The four-door hatchback Audi S5 Sportback combines the comfort and convenience of the S4 sedan with the sleek looks of the S5 coupe. The S5 Sportback is powered by a turbocharged 3.0-liter V-6 engine with 354 horsepower and a heady 369 lb-ft of torque. A smooth-shifting eight-speed automatic transmission is standard, and it works with Audi’s Quattro all-wheel-drive system to accelerate the Sportback with appropriate haste. In spite of its strong performance, the S5 Sportback is missing that special something that earns a car a spot in the sports-sedan hall of fame and in the hearts of enthusiasts. Its steering feel is distant, its chassis aloof. The Sportback benefits from the added versatility of its hatchback body and 22 cubic feet of cargo space behind its back seat. Practicality never looked so good; if only there were an equal amount of driver engagement.
What’s New for 2018?
The S5 Sportback is all new for 2018, offering a hatchback body style for extra versatility. Based on the mechanical package of the S5 coupe and convertible, the four-door Sportback sits on a longer wheelbase than its two-door counterparts and casts a shadow 2.4 inches greater. Power comes courtesy of Audi’s latest forced-induction V-6 mated to an eight-speed automatic transmission. The turbocharged 3.0-liter produces 354 horsepower and 369 lb-ft of torque—21 horses and 44 lb-ft of twist more than the supercharged V-6 that powered the previous-generation S5 coupe and convertible.

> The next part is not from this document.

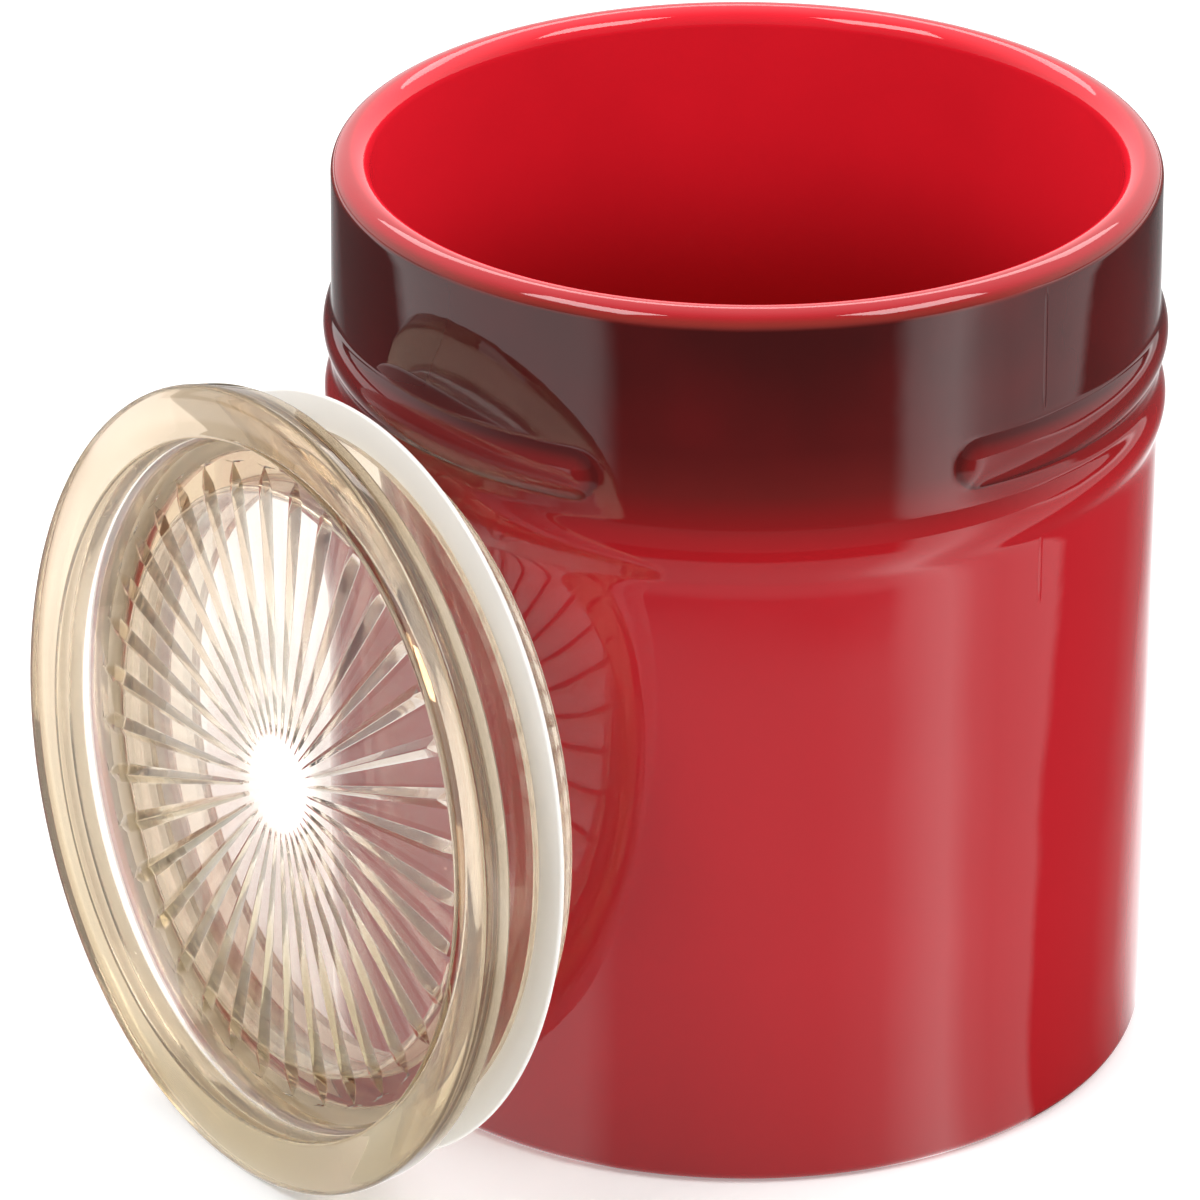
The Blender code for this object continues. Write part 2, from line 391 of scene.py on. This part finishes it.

Trims and Options We’d Choose
With a base price of $55,375, $3000 more than the S4 sedan but $200 less than an S5 coupe, the Audi S5 Sportback Premium Plus comes nicely equipped with features such as leather seating, heated front seats with a massaging function, three-zone automatic climate control, and a 7.0-inch infotainment screen. And yet, we can’t help wanting a few more toys, which is why we’d spend $4400 to purchase the Prestige trim, which adds niceties such as:
• Audi’s Virtual Cockpit digital gauge cluster
• Head-up display
• 8.3-inch infotainment screen with navigation
• 360-degree camera
We’d also check the option boxes for the $1800 Driver Assistance package (adaptive cruise control, lane-keeping assist, automatic high-beam headlights), the $2500 S Sport package (red brake calipers, adaptive dampers, torque-vectoring rear differential), and $350 worth of rear side airbags. Add it all up, and our S5 Sportback sets us back $64,425.

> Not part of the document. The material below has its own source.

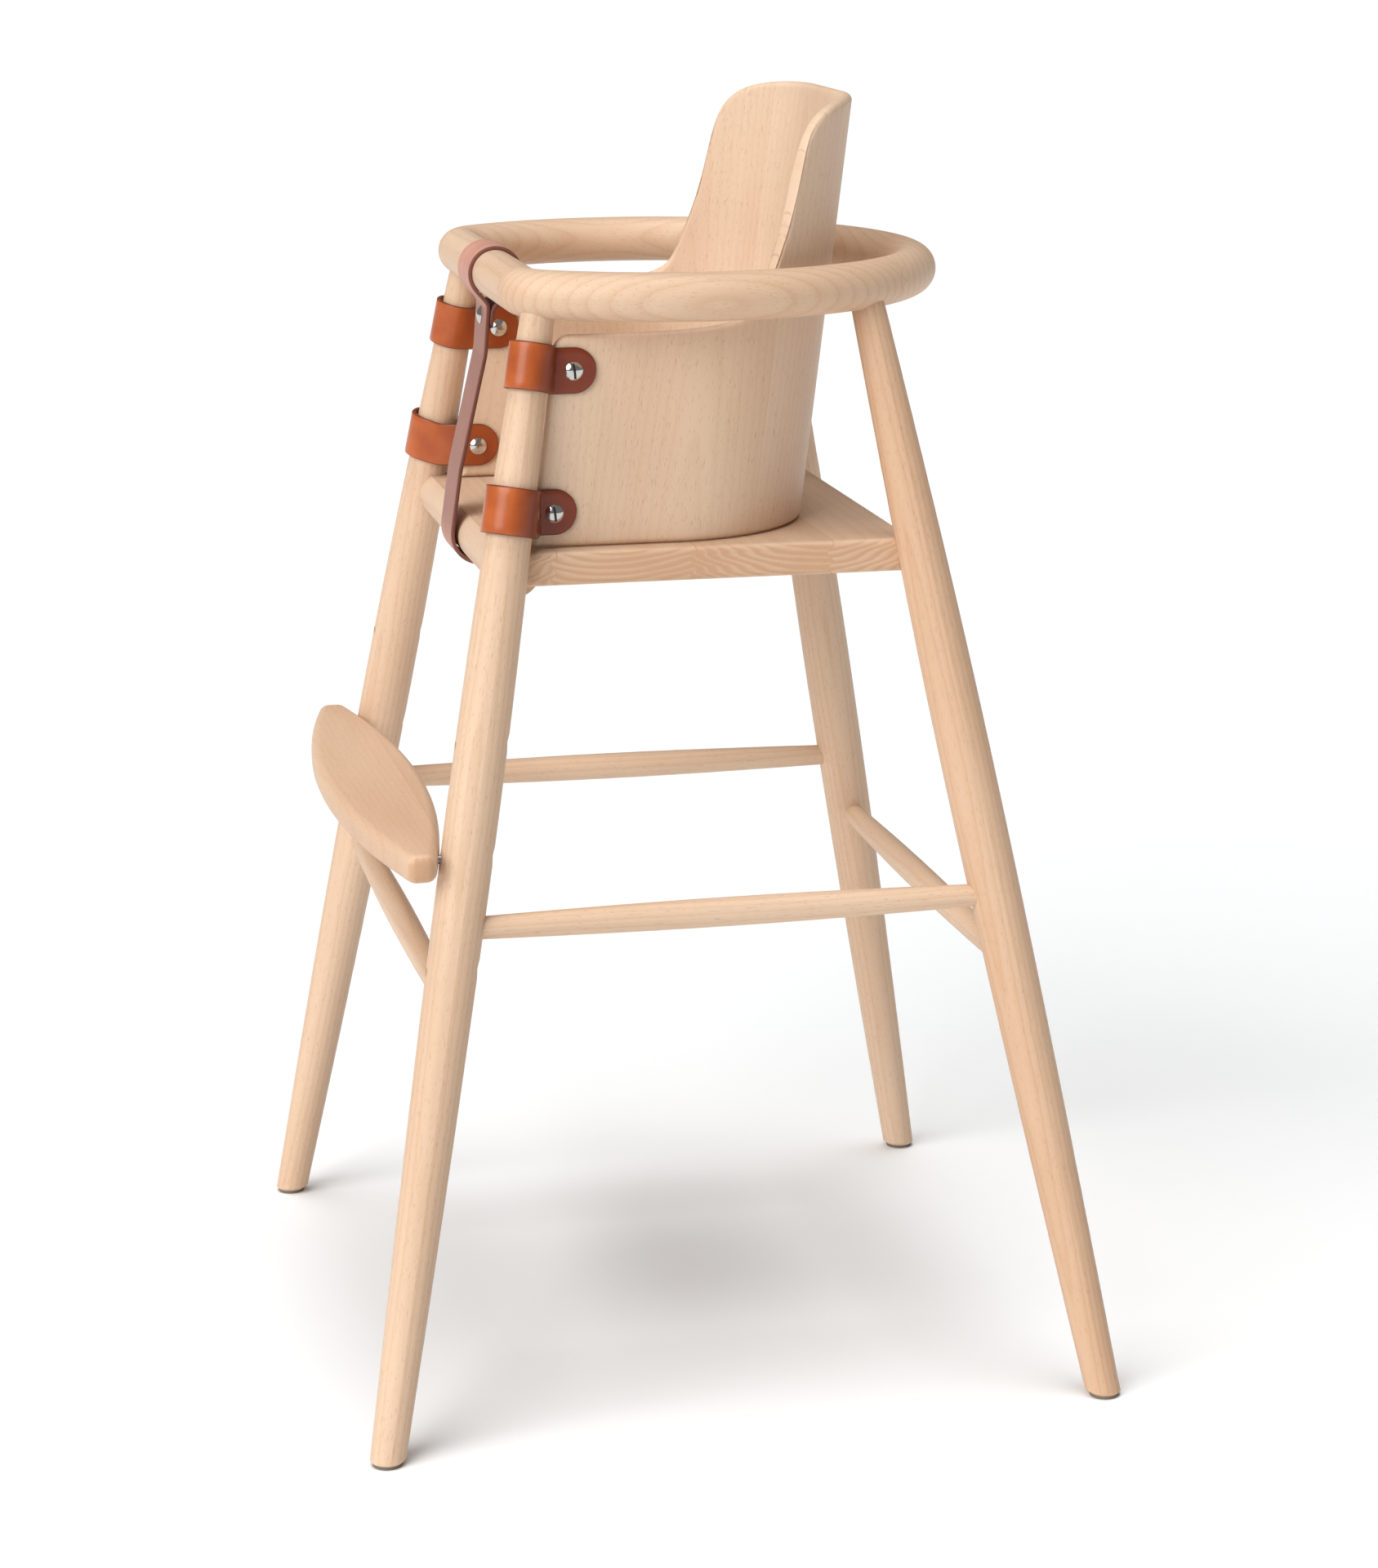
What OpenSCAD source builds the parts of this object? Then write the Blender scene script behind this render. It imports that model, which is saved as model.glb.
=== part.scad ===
// Beech baby high chair. Four splayed, cigar-shaped legs carry a glued hoop at table height,
// a seat board with a round front rail and four stretchers. A bent plywood shell stands on the
// seat, held to the front legs by leather tabs. A leather crotch strap runs from the hoop to the
// rail, and a lens-shaped footrest bolts to the front legs at one of three heights.
// Millimetres, +Z up, chair facing -Y, origin on the floor under the middle of the chair.

/* [Hoop] */
// Height of the hoop's centre line above the floor
hoop_z = 768; // [750:1:780]
// Radius of the hoop's round section
hoop_tube_r = 16.3; // [15.5:0.1:17.5]
// Radius of the hoop's big arc, on its centre line
hoop_r = 181; // [178:1:184]
// Centre of the big arc, in front of (-) or behind the middle of the chair
hoop_centre_y = -10; // [-12:1:-8]
// Straight front bar's centre line
hoop_front_y = -127.4; // [-130:0.2:-125]
// Radius of the two front corners, on the centre line
hoop_corner_r = 30; // [26:1:34]

/* [Legs] */
// Half the distance between the front feet
front_foot_x = 269; // [262:1:274]
// Front feet, in front of the middle
front_foot_y = -254; // [-258:1:-250]
// Half the distance between the front legs where they meet the hoop
front_top_x = 141; // [139:1:143]
// Front legs' meeting point with the hoop
front_top_y = -118; // [-120:1:-116]
// Half the distance between the back feet
back_foot_x = 264; // [258:1:270]
// Back feet, behind the middle
back_foot_y = 254; // [250:1:258]
// Half the distance between the back legs where they meet the hoop
back_top_x = 139; // [137:1:141]
// Back legs' meeting point with the hoop
back_top_y = 104; // [102:1:106]
// Leg radius at the foot
leg_foot_r = 12; // [11.5:0.1:13]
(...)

In place of the old S5’s supercharged V-6, the new S5 features a new turbocharged unit. Displacing 3.0 liters, the turbo V-6 is more powerful and torquier than its predecessor. The eight-speed automatic transmission performs admirably most of the time, but its preference for second-gear starts when in Comfort mode exacerbates the engine’s initial turbo lag and renders the S5 annoyingly sleepy off the mark.
Tap the Drive Select switch out of Comfort mode and into Dynamic or Auto mode, however, and the S5 Sportback will eagerly leave the line in first gear. Similarly, the transmission is reluctant to downshift at speed in Comfort mode. Again, swapping to Dynamic or Auto largely rectifies this issue. Regardless of mode, the all-wheel-drive S5 Sportback is devoid of wheel spin on acceleration, and the car’s four summer tires—ours had the larger 19-inchers, an $800 option—grip the pavement with tenacity when the throttle is uncorked. Manual control of the transmission is available by way of the thick console-mounted gearshift lever or a pair of flimsy-feeling paddle shifters mounted on the steering wheel.